Darbe ile mücadele sürecine destek veren ulusalcı ve derinci bazı kesimler bu demokratik reformdan son derece rahatsız oldular. Neden mi? Çünkü planları büyük oranda bozuldu. Paralel cunta tasfiye edilince, ortam onların cuntacılarına kalacaktı. Bu reform büyük oyunları bozan, büyük bir reform oldu. Bu nedenle, buna itirazlar oldu, olacak, fakat Hükümet bu reformu uygulama noktasında kararlı olmalı. Aksi takdirde, kendi kuyusunu kazmış olacaktır.

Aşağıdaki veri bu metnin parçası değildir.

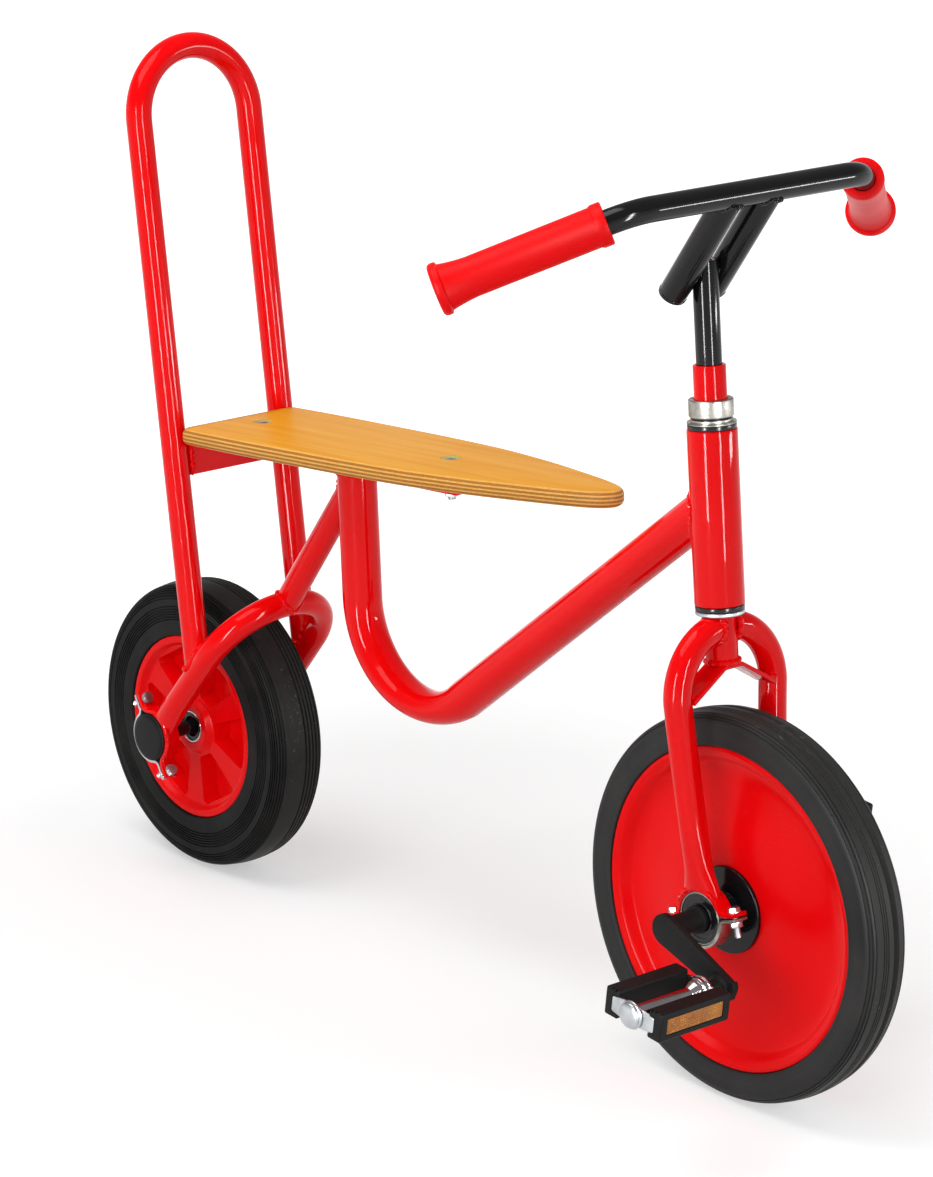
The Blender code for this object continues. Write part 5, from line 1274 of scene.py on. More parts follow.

Bu süreçte ciddi hatalar da işlendi, birincisi, bugünkü darbeciler kadar darbeci olan Ergenekon ve Balyoz sanıkları sanki ak ve pakmışlar gibi çoğu hapisten çıkarılıp terfi edilerek göreve iade edildi. Bu büyük bir hata. Onlar arasında masumlar vardır, hakları verilmeli ve mağduriyetleri giderilmeli, fakat hepsinin masum olduğunu söylemek, TSK tarihinde hiç darbe olmamış ve böyle bir girişimde bulunulmamış gibi bir gaflete düşülmüş olunacaktır. Oysa TSK'da güçlü bir darbecilik geleneği var. Dünya ortalamasının dört katı kadar yüksek bir oranda hem de. Diğer büyük bir hata ise, Kemalizme dizilen methiyeler. Başbakan bile çıktı, 'Hiçbir darbeci Kemalist ve Atatürkçü değildir' gibi talihsiz bir açıklama yaptı. Oysa geçen haftaki yazımda detaylıca irdelendiği gibi, bütün darbelerin ilham kaynağı, dayanak noktası ve zihniyeti Kemalist ideoloji ve onun temel metinleridir.

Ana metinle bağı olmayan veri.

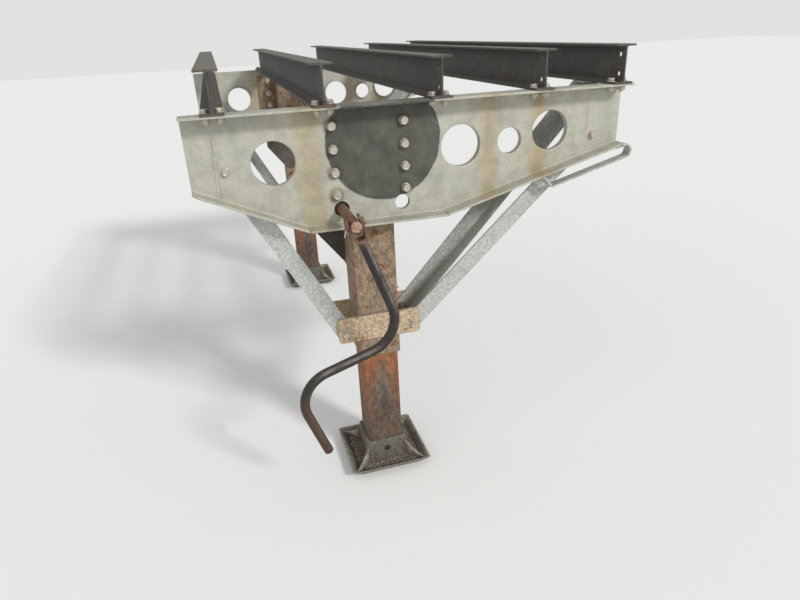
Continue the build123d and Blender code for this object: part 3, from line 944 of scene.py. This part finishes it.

Bu süreç sorunlu, sıkıntılı ve sancılı bir süreç fakat, askere sivil denetim gibi Türkiye tarihinin en büyük demokratikleşme reformuna da zemin hazırlaması sürecin teselli yönünü oluşturmaktadır. Önemli olan bu reformların hak ve özgürlüklerin derinleşmesine, toplumsal barış ve huzura hizmet etmesine yardımcı olmak ve daha da ileri götürebilmektir.